#StartANewLife After The Unknown Darkness

on March 10, 2015 / by

#StartANewLife After The Unknown Darkness

On October 24th 1996, Radhieka Mehta committed suicide. She was my best friend.

Every time I think about her even today, I remember her as being one of the most beautiful souls who was troubled because of the weight of expectations. An excellent poet and dancer she always spoke to me about how she wanted to study literature when she grows up. Unfortunately for her, her parents had already made plans for her. Not that she was a bad student; she was excellent always in the top three. But her interests were elsewhere. 

She told me about how much she loved her parents and her little brother but she just didn’t like the way life was shaping up. She kept a book where she wrote letters to her parents; drew beautiful paintings and penned down some heart-wrenching poetry of unaccomplished dreams. She did at times speak about running away and disappearing into the dark, but never in my dreams would I have assumed she wanted to kill herself. As a 14 year naïve girl, I never gave it much attention. 

But I should have, I was the only one who would have understood and made that difference. But I didn’t

The day my parents told me about what had happened, I feel into the guilt trap. One thought kept occurring to me that I should have been with her, in life or in death. If she couldn’t be here with me, I should go there and be with her. That’s what friends are for. 
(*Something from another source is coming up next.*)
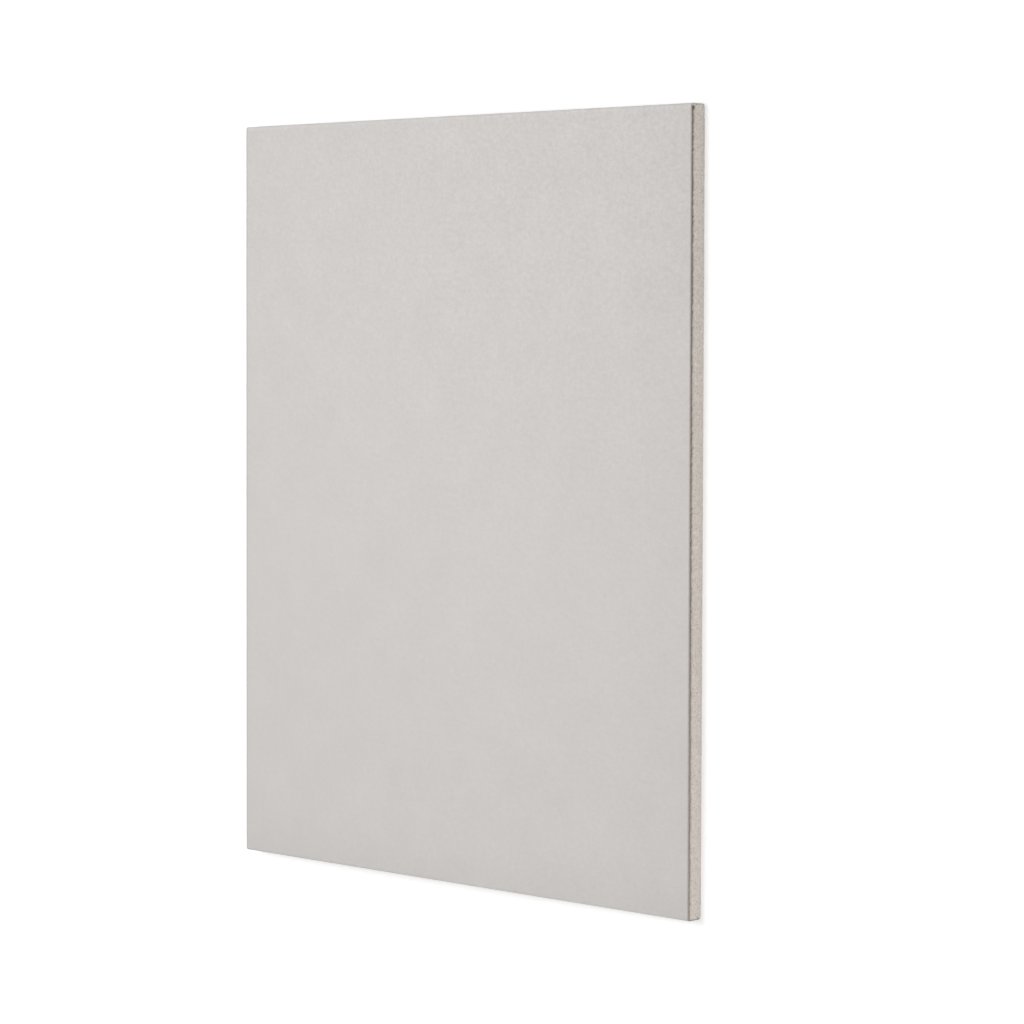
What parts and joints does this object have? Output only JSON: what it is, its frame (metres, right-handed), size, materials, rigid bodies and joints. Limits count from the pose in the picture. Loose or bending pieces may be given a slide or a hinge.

But before that I wanted to meet her parents and tell them how they took away my friend from me. 
I remember that day clearly, it took great courage to walk into that building without her holding my hand, without giggling away, without my twin soul with me. I was disastrous. I cried all the way to her house, as soon as I walked in I headed straight to her room to curl up and cry. It was wonderful of her parents to let me be, cause I think they understood my pain. 

As her mom came in after some time I wanted to shout, to scream and yell but I saw what the grief had done to her. She wasn’t the confident woman I once knew. Her father wasn’t the strong man; my friend claimed he was. Taking a book of her writing from her school bag I gave it to her parents. As they sat reading, I could see the array of emotions on their faces through my tear-filled eyes.

I knew that minute, however bad the situation becomes I would never want any of my loved ones to go through that pain and grief. I felt their love become a seed being forced into the ground that helps painful experience split apart and become something entirely different inside my being. 

I, like a seed felt the darkness of the unknown, the claustrophobia of being in a space I did not understand, the anxiety of being in a place I had not chosen. Just about to die my own death when sunlight shone on me through the love of the ones who had lost their life, my friend. My heart cracked open like the seed to #StartANewLife which was not only for myself but for my dear friend as well. 

That was a moment I took a bold step to hug Radhieka’s parents and tell them how much she loved them, how much she wanted to be the person they wanted her to be. How much she was me. 

I am living two lives today, one that is my friend's and one that is mine. I gave suicide a miss and embraced her parents as my own who have found a bit of Radhieka in me. I could have been want I wanted to be (dead), but I let go to become what I could have (daughter, friend, mother and more).